Re: [PATCH 2/2] mmc: dw_mmc: Protect read-modify-write of INTMASKwith a lock

From: Doug Anderson
Date: Wed Oct 16 2013 - 12:43:12 EST


James,

On Wed, Oct 16, 2013 at 2:49 AM, James Hogan <james.hogan@xxxxxxxxxx> wrote:
>> We can't just use the standard host->lock since that lock is not irq
>> safe and mmc_signal_sdio_irq() (called from interrupt context) calls
>> dw_mci_enable_sdio_irq(). Add a new irq-safe lock to protect INTMASK.
>>
>> An alternate solution to this is to punt mmc_signal_sdio_irq() to the
>> tasklet and then protect INTMASK modifications by the standard host
>> lock. This seemed like a bit more of a high-latency change.
>
> A probably lighter-weight alternative to that alternative is to just
> make the existing lock irq safe.
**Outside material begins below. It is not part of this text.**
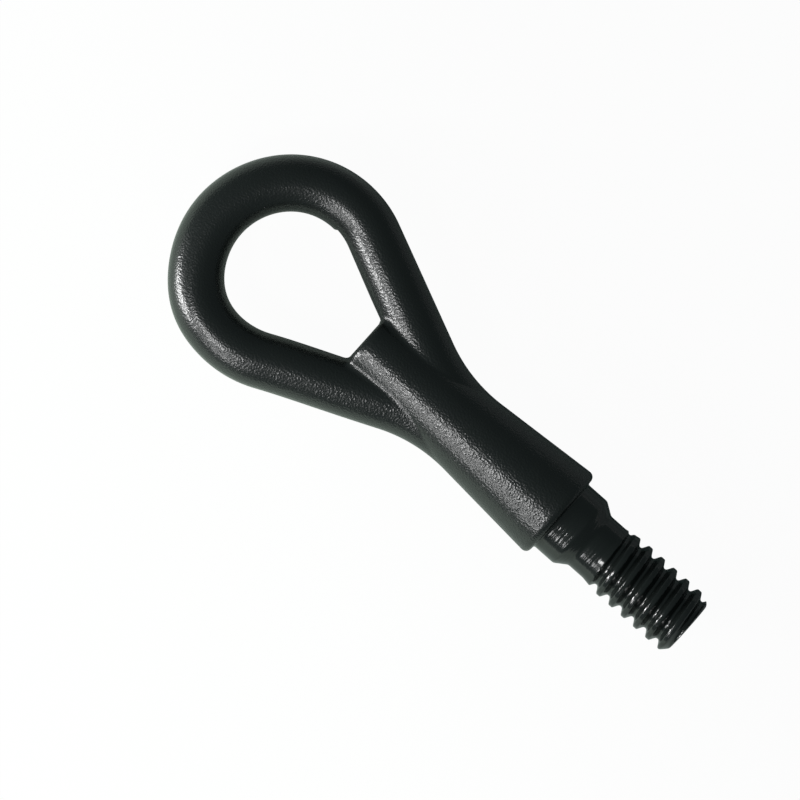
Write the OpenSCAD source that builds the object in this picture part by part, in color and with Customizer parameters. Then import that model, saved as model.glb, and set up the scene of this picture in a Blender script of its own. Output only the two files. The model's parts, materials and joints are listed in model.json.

Has this been considered?
>
> I'm not entirely convinced it's worth having a separate lock rather than
> changing the existing one, but the patch still appears to be correct, so:
> Reviewed-by: James Hogan <james.hogan@xxxxxxxxxx>

I did look at that alternate solution and rejected it, but am happy to
send that up if people think it's better. Here's why I rejected it:

1. It looks like someone has gone through quite a bit of work to _not_
grab the existing lock in the IRQ handler. The IRQ handler always
pushes all real work over to the tasklet. I can only assume that they
did this for some good reason and I'd hate to switch it without
knowing for sure why.

2. We might have performance problems if we blindly changed the
existing code to an IRQ-safe spinlock. We hold the existing
"host->lock" spinlock for the entire duration of
dw_mci_tasklet_func(). That's a pretty intense chunk of code, full of
nested loops (some with 500ms timeouts!), mdelay(20) calls to handle
some errors, etc. I say "might" because I think that the expected
case is that code runs pretty quickly. I ran some brief tests on one
system and saw a worst case time of 170us and an common case time of
~10us. Are we OK with having interrupts disabled for that long? Are
we OK with having the dw_mci interrupt handler potentially spin on a
spinlock for that long?


I don't think it would be terrible to look at reworking the way that
dw_mmc handles interrupts, but that seems pretty major.


BTW: is the cost of an extra lock actually that high? ...or are you
talking the cost in terms of code complexity?